The Moon and stars have found use in prior art for the calibration of space based systems. The Moon provides an extended source that is limited in access each month and has proven to be problematic in achieving accurate absolute calibration, Stars are more available but typically have spectral properties that are significantly different from the sun and generally support calibration in only the lower end of the sensor operational dynamic range. For airborne systems, neither of these targets is practical for calibration. Thus, they cannot support inter-sensor calibration between airborne and space-based assets.

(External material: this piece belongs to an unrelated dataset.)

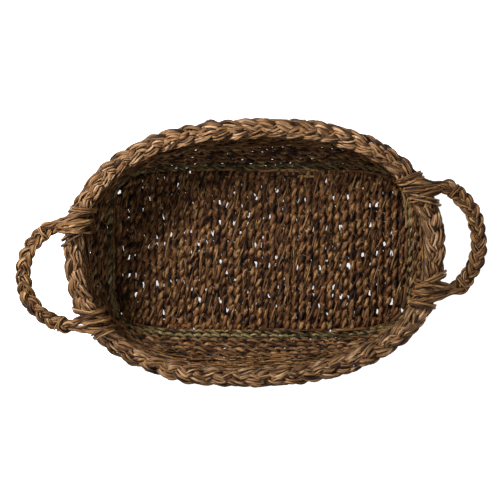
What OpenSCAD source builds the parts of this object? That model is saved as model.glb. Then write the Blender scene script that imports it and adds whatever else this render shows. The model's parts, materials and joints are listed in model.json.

Current ground based vicarious calibration methods generally involve large surfaces of knowable reflectance, either natural (desert dry lake bed playa or uniform grass fields) or man-made (tarps or diffuse panels). Natural targets have an unstable reflectance with significant bi-directional effects and generally provide only one light flux level for each calibration collect. Man-made diffuse reflectance targets provide better control of reflectance properties and multiple flux levels but, in order to be useful, must still be large, filling many pixels (typically on the scale of twenty to fifty meters or more) They are therefore cumbersome to set out requiring an extensive support team for deployment and maintenance. Both techniques require a broad range of ground truth measurements that characterize target and atmospheric optical properties at the time of the overpass for radiometric calibration.
Hence there is a need for a system and method of radiometric calibration with new capabilities that overcomes one or more of the technical problems noted above.